The processes of AMs are ideal for mixing and matching IDs and businesses. All the pro-AM arguments hold good for IDs — check for overall compatibility, intellectual fit, financial comfort, etc. The cons are irrelevant. Promoters need not share a bed with an ID. Tastes in cooking and serials are relevant only if the business is cuisine or entertainment.
The ID fits seamlessly into the same Asian matrix that recognises second cousins’ spouses’ siblings as (extended) family. The same processes can be used to find them and deal with them. Everybody “adjusts”, if one may use the word in its Indian sense.
The crony capitalists to our East have all been successful at maintaining tiger-ish growth rates and opaque operating styles for many decades.

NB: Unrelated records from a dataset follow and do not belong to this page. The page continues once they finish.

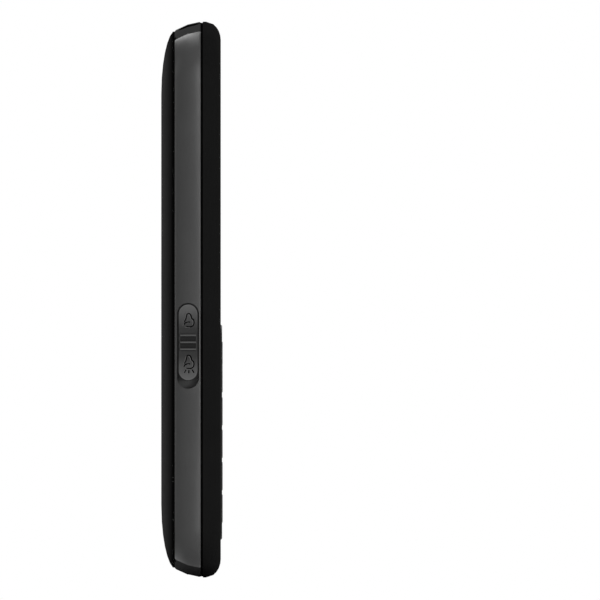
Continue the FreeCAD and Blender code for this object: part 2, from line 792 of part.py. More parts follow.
KEY_ROWS = 4
rows_height = (KEY_ROWS - 1) * key_pitch_up
key_rows = [keys_bottom + d.key_height / 2 + row * key_pitch_up for row in range(KEY_ROWS)]
key_columns = [-key_pitch_across, as_size(0), key_pitch_across]
ring_up = ring_bottom + d.ring_height / 2
side_key_height = (d.ring_height - d.key_row_gap) / 2
side_key_low = ring_bottom + side_key_height / 2
side_key_high = ring_bottom + d.ring_height - side_key_height / 2

surround = Body("keypad_surround")
plate = surround.sketch("XZ_Plane", surround_seat, "plate")
rounded_rectangle(plate, as_size(0), surround_up, surround_width, surround_height,
                  d.surround_corner)
surround.pad(plate, surround_seat - surround_face, "-Y")
surround.bevel(d.surround_rise, surround_face)


def key_hole(sketch, across, up, width, height, corner):
    cut_rectangle(sketch, across, up, width + 2 * d.key_clearance,
                  height + 2 * d.key_clearance, corner + d.key_clearance / 2)


holes = surround.sketch("XZ_Plane", surround_face, "number_holes")
for across in key_columns:
    key_hole(holes, across, key_rows[0], key_width, d.key_height, d.key_corner)
holes_cut = surround.cut(holes, surround_seat - surround_face, "+Y")
surround.repeat(holes_cut, "Z_Axis", rows_height, KEY_ROWS)
holes = surround.sketch("XZ_Plane", surround_face, "upper_holes")
for across in (key_columns[0], key_columns[2]):
    for up in (side_key_low, side_key_high):
        key_hole(holes, across, up, key_width, side_key_height, d.key_corner)
key_hole(holes, key_columns[1], ring_up, key_width, d.ring_height, d.ring_corner)
surround.cut(holes, surround_seat - surround_face, "+Y")


def key_cap(body, across, up, width, height, corner):
    """A cap with a bevelled face on a flange that stays behind the surround."""
    flange = body.sketch("XZ_Plane", flange_back, "flange")
    centred_rectangle(flange, across, up, width + 2 * d.key_flange_width,
                      height + 2 * d.key_flange_width)
    body.pad(flange, flange_back - flange_front, "-Y")
    cap = body.sketch("XZ_Plane", flange_front, "cap")
    cut_rectangle(cap, across, up, width, height, corner)
    body.pad(cap, flange_front - key_face, "-Y")
    body.bevel(d.key_bevel, key_face)


def plungers(body, places, width):
    """Feet behind the flange, one over each dome."""
    sketch = body.sketch("XZ_Plane", flange_back, "plungers")
    for across, up in places:
        centred_rectangle(sketch, across, up, width, width)
    body.pad(sketch, plunger_end - flange_back, "+Y")


def key(label, across, up, height):
    """A key with one plunger over its dome."""
    body = Body(label)
    key_cap(body, across, up, key_width, height, d.key_corner)
    plungers(body, [(across, up)], d.plunger_width)


NUMBER_KEYS = (("key_star", "key_0", "key_hash"), ("key_7", "key_8", "key_9"),
               ("key_4", "key_5", "key_6"), ("key_1", "key_2", "key_3"))
for labels, up in zip(NUMBER_KEYS, key_rows):
    for label, across in zip(labels, key_columns):
        key(label, across, up, d.key_height)
for label, across, up in (("softkey_left", key_columns[0], side_key_high),
                          ("softkey_right", key_columns[2], side_key_high),
                          ("call_key", key_columns[0], side_key_low),
                          ("end_key", key_columns[2], side_key_low)):
    key(label, across, up, side_key_height)

# The navigation ring has four plungers, and the select key moves inside it.
ring_reach_across = key_width / 2 - d.ring_plunger_width
ring_reach_up = d.ring_height / 2 - d.ring_plunger_width
ring_places = [(ring_reach_across, ring_up), (-ring_reach_across, ring_up),
               (as_size(0), ring_up + ring_reach_up), (as_size(0), ring_up - ring_reach_up)]
ring = Body("navigation_ring")
key_cap(ring, as_size(0), ring_up, key_width, d.ring_height, d.ring_corner)
select_hole = ring.sketch("XZ_Plane", flange_back, "select_hole")
key_hole(select_hole, as_size(0), ring_up, d.select_width, d.select_height, d.select_corner)
ring.cut(select_hole, flange_back - key_face, "-Y")
plungers(ring, ring_places, d.ring_plunger_width)

select = Body("select_key")
foot_front = flange_back + d.key_travel + d.key_air
foot_margin = 2 * (d.key_clearance + d.key_flange_width)
foot = select.sketch("XZ_Plane", plunger_end, "foot")
centred_rectangle(foot, as_size(0), ring_up, d.select_width + foot_margin,
                  d.select_height + foot_margin)
select.pad(foot, plunger_end - foot_front, "-Y")
cap = select.sketch("XZ_Plane", foot_front, "cap")
cut_rectangle(cap, as_size(0), ring_up, d.select_width, d.select_height, d.select_corner)
select.pad(cap, foot_front - key_face, "-Y")
select.bevel(d.key_bevel, key_face)

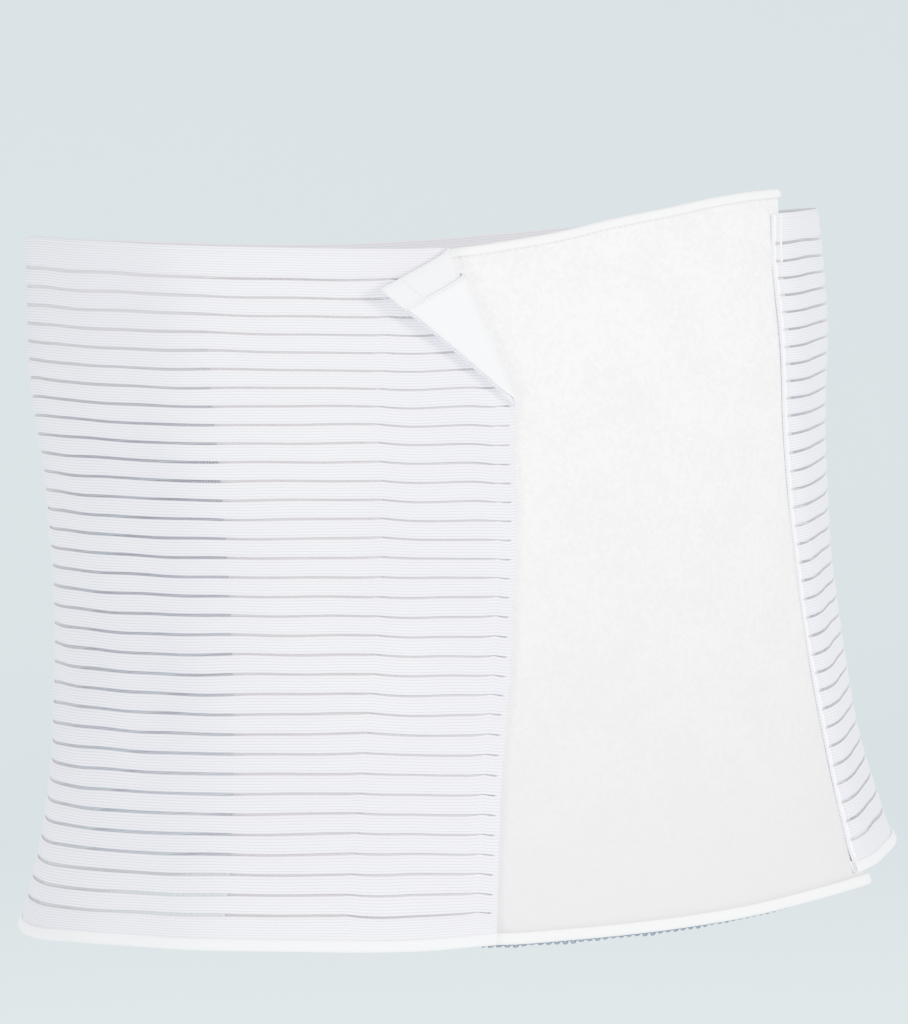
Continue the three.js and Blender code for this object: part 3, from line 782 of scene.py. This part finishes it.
def thread_bars(slit, first, last, pitch):
    """Three-sided bars straight across some slits, between two places along the girth, whose two ends
    lie inside the ribs."""
    slit_up = LOW_BAND + ROW_PITCH * slit
    count = int(np.max(last - first) / pitch)
    along = first + (last - first) * (np.arange(count) + 0.5) / count + 0 * slit
    shift, half = slit_shape(along, slit, slit_up)
    reach = (half + 0.12 * mm)[:, :, None, None] * np.array([-1, 1])[:, None]
    corner = np.array([(-0.87, -0.5), (0, 1), (0.87, -0.5)]) * CROSS_THREAD_RADIUS
    place_along = along[:, :, None, None] + corner[:, 0] + 0 * reach
    up = slit_up[:, :, None, None] + shift[:, :, None, None] + reach + 0 * corner[:, 0]
    off = wrap_offset(place_along, up) + 0.35 * ELASTIC_THICKNESS + corner[:, 1]
    return turned(place_along, wrap_height(place_along, up), off).reshape(-1, 3)


def cross_threads(material):
    """The thin threads that hold the ribs together, coloured dark as painted shade in the slits. They are
    closer in the lowest slits beside the panel's free end, where nothing shades the cloth from below, so
    that they fill those slits with painted shade."""
    slit = np.arange(SLIT_COUNT)[:, None]
    slit_up = LOW_BAND + ROW_PITCH * slit
    first = seam_line(slit_up / BINDER_HEIGHT) - GIRTH + SEAM_HEM
    points = thread_bars(slit, first, lap_end(slit_up) - LAP_HEM, THREAD_PITCH)
    lowest = np.arange(CLOSE_THREAD_SLITS)[:, None]
    close = thread_bars(lowest, PANEL_FREE_END - CLOSE_THREAD_LENGTH, PANEL_FREE_END, CLOSE_THREAD_PITCH)
    points = np.concatenate([points, close])
    total = len(points) // 6
    sides = repeated(grid_faces(2, 3, True), total, 6)
    caps = repeated(np.array([(2, 1, 0), (3, 4, 5)]), total, 6)
    piece = make_piece("cross_threads", points, [sides, caps])
    return finish_piece(piece, "ribbed_elastic", material)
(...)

Their listed businesses are in compliance with the letter of western codes of corporate governance. But they run those businesses exactly as they please, despite constituting boards with IDs. They too also understand all about AMs.
But in an AM, everyone also does their math, whether it is crassly reduced to the net present value of a dowry or not. This is why I suspect the entire concept of an ID is called into question.
If the ID brings something of real value to the business, the ID’s fees are never going to be enough to counter-balance the potential rewards for being otherwise invested in the sector. The more successful and profitable the business, the less sense it makes for the ID to stay an ID rather than to work, consult or invest in the business, or in one of its rivals, if it’s a high-growth sector.
That conundrum points to clear, present and future conflicts of interest. How exactly can these be resolved? Do companies look the other way if the ID is not really “I”? Or do they induct impressive names on boards knowing these people will not really add value? AMs do include means of adjusting to adultery. But I am not sure the analogy can be stretched far enough to make those apply to IDs.